= Tetun alphabet =

The Tetun (or Tetum) alphabet is used to write the Tetun language. It is based on the Latin alphabet and contains 24 letters:

Majuscule Forms (also called uppercase or capital letters)
| A | B | D | E | F | G | H | I | J | K | L | M | N | Ñ | O | P | R | S | T | U | V | W | X | Z |
Minuscule Forms (also called lowercase or small letters)
| a | b | d | e | f | g | h | i | j | k | l | m | n | ñ | o | p | r | s | t | u | v | w | x | z |
International Phonetic Alphabet values
| a | b | d | e | f | ɡ | h | i | ʒ | k | l | m | n | ɲ | o | p | ɾ | s | t | u | v | w | ʃ | z |

The letters are named: á, bé, dé, é, efe, ge, agá, í, jota, kapa, ele, eme, ene, ene ho til, ó, pé, erre, ese, té, ú, vé, vé-kaduak, xis, zé.

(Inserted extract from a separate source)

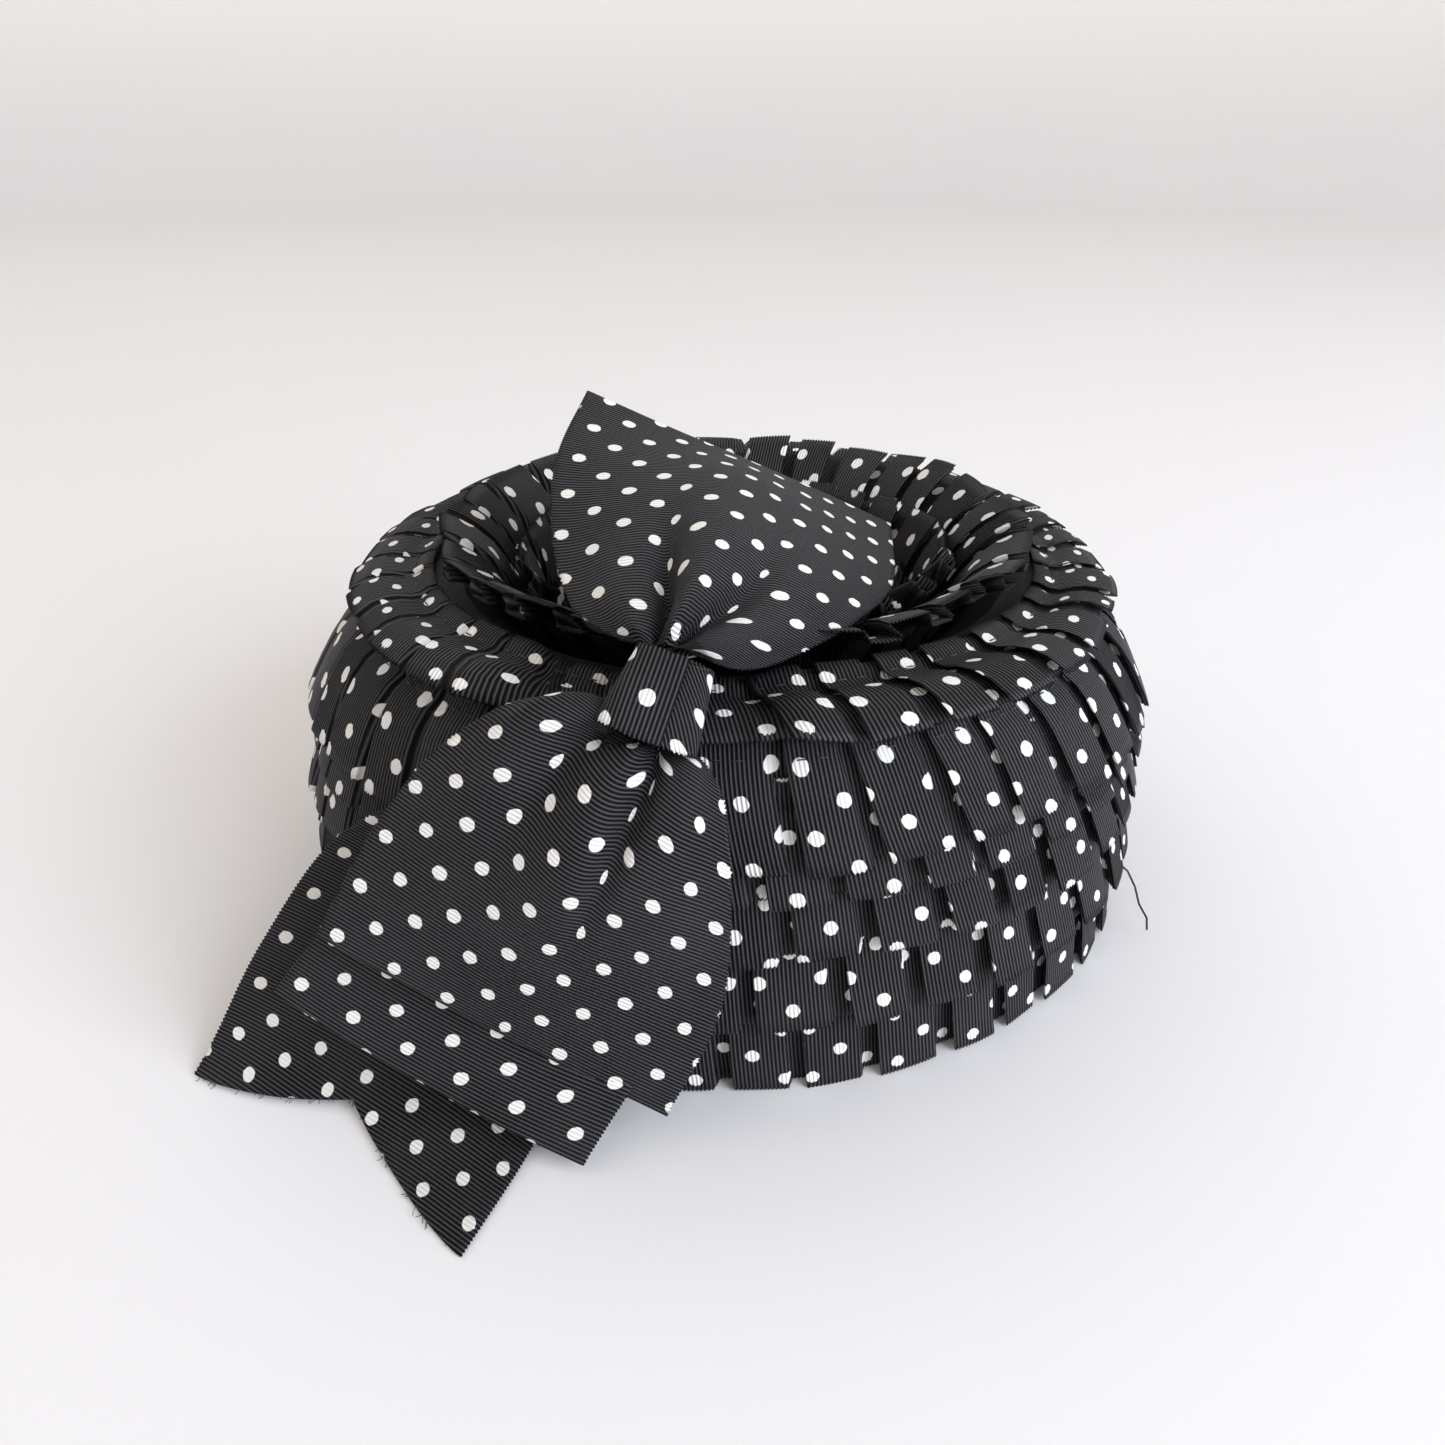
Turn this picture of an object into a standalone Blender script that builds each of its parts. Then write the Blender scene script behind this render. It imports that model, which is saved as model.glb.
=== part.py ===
"""Dress hat covered in knife-pleated polka-dot ribbon, with a large ribbon bow on its front edge.

Metres, +Z up, the front of the hat toward -Y. Lengths below are in millimetres. Every piece is placed
from the hat's own upright axis, which the empty "hat_axis" holds. Moving pieces hang from an empty on
their hinge line.
"""
import math

import bmesh
import bpy
import numpy as np
from mathutils import Matrix, Vector

MM = 0.001
HAT_NAME = "ribbon_hat"
HAT_AXIS = (3.34, 17.36)         # place of the hat's axis from the middle of the whole object

# Ribbon and cloth
RIBBON_WIDTH = 25.0             # one inch ribbon: rows, knot band, head-size ribbon
RIBBON_THICK = 0.6
NET_THICK = 0.9
LINING_THICK = 0.6
LINING_GAP = 1.6

# Head shape: half depth, half width and height of the net foundation, from the base edge to the middle of
# the pushed-in crown. The base is an oval, and the rim above it is nearly round.
SHAPE = (
    (81.0, 96.4, 0.0), (81.0, 96.4, 18.0), (80.0, 95.2, 36.0), (78.6, 92.8, 48.0), (77.8, 90.4, 58.0),
    (77.4, 86.6, 68.0), (76.4, 81.0, 75.5), (72.8, 75.5, 81.0), (67.0, 69.5, 83.5), (60.0, 63.0, 82.0),
    (53.0, 56.0, 77.0), (46.0, 49.0, 68.5), (38.0, 41.0, 59.0), (27.0, 30.0, 51.5), (14.0, 16.0, 47.5),
    (0.5, 0.6, 46.0),
)
OVAL = SHAPE[0][1] / SHAPE[0][0]
LEAN = 2.5                       # the rim sits this far to +X of the base
RIDGE_AT = 87.5                  # distance along the shape from the base edge to the top ridge
RIDGE_GAP = 1.5
TURN_STEPS = 36

# Edge
BINDING_HEIGHT = 9.0
BINDING_HALF = 1.6
WIRE_RADIUS = 0.65
WIRE_GAP = 0.35
FOUNDATION_LIFT = 3.2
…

The accented letters á, é, í, ó, and ú are also used.

The letter W only occurs in some words of dialectal or foreign origin.

The letters G, J, Ñ, P, V, X, and Z and the digraphs LL (ele-kaduak, //) and RR (erre-kaduak, //) only occur in loanwords.

The letters C (sé), Q (ké), and Y (ípsilon) are not used in Tetun, except in foreign proper names and international symbols.

The apostrophe (kapa-tatolan) is used to denote glottal stop.